I should probably consider myself lucky that no charges have been brought and take my mistake on the chin, and yet the bloody mindedness of the system grabs me by the throat and manages to do what the 3 months of separation we have already endured have not.  It breaks me.  I realise that I am entirely without power.  Worse still, the people inflicting the punishment seem to be in the same position.  We are all in thrawl to a system that doesn’t have a heart, nor seemingly a head.  I am sobbing like a small lost child.  Utterly wretched.

We are being herded towards the closed visiting booths.  I can see Rob standing behind the glass at the end of the corridor.  The look on his face almost makes me retch up the cocktail of guilt and love that is percolating inside me.  He is silently watching the spectacle of us crying and being asked to take sips of tea and offered Kleenex before they will take us further.  I keep saying that I just want to see him, but they insist that I calm down and clean the running mascara away first.  The cons in the tea shop ask me what is wrong and shake their heads sadly when I reveal my mistake, but they have been here long enough to know that the dye is cast.  Finally Okha takes over.  She tells us both, with instant results, that it is enough and that we have to stop.  If ever there was a girl for stepping up, it’s my girl.

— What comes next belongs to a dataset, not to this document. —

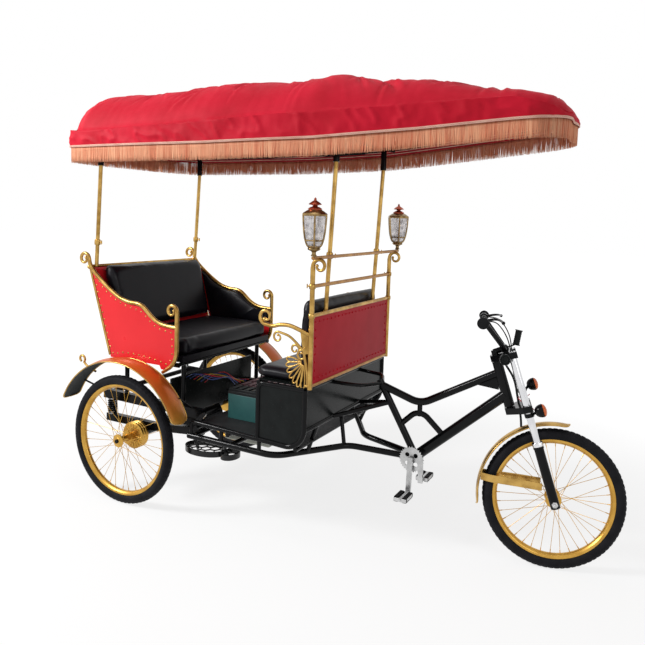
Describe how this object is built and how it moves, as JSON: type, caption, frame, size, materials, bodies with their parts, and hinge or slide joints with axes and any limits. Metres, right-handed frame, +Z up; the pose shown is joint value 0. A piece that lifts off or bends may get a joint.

Finally we are locked into the glass booth.  He picks up the phone on the other side.  Only one of ours seems to be working.  We put our hands to the glass.  It’s like in the movies, but real.  I try to explain and apologise for what I have done to us all, but I can’t seem to get any words out and the waterworks are on again. Okha shouts at the door, eventually manages to get some service and points out that there are three of us and only one working phone.  They shrug in response.  She asks if her little sister can please get to hug her father at the end of the visit.  They promise to see what they can do, but don’t return.  This is it.

We try to make the most of it, but Rob is honest about the fact that this is a huge blow to him.  He doesn’t blame me – it’s a big conceptual shift to think of a phone as contraband, (indeed I am still actively trying to remember to have mine on me), but the thing is that there is nothing kind or soft on the inside:  He relies on us to recharge something vital inside in himself which he is attempting to preserve against all the odds.  Touch is precious.  Talk is cheap.

We find that if we all huddle around the receiver we can hear each other faintly and so we carry on a conversation of sorts, prompted mostly by Okha who has resolved not to be beaten by this.  Tala gives up after a while and drifts off, bored by the adult talk.  Eventually the ordeal is over and we are unlocked and told to finish up.

Outside in the relief of the fresh air I talk to a beautiful Columbian woman with a 4 year old daughter who has been coming since she was pregnant.  She only visits now because of the child.  They had been married for a long time and kept the relationship together for a couple of years into his incarceration, but after a while it just got too hard:  His paranoia, the struggle to just survive as a single parent coupled with the loneliness, ultimately proved too much. He has put in a request for a transfer back to Columbia.  

The reality is that we are fighting to maintain a relationship that is only really a memory of a relationship now and a collection of promises and desires for the future.  Love is an action, but trying to give and receive it within this system is like trying to touch through perspex: it looks as if you are meeting, but underneath, all the nerves can feel is the smooth lifeless surface of plastic.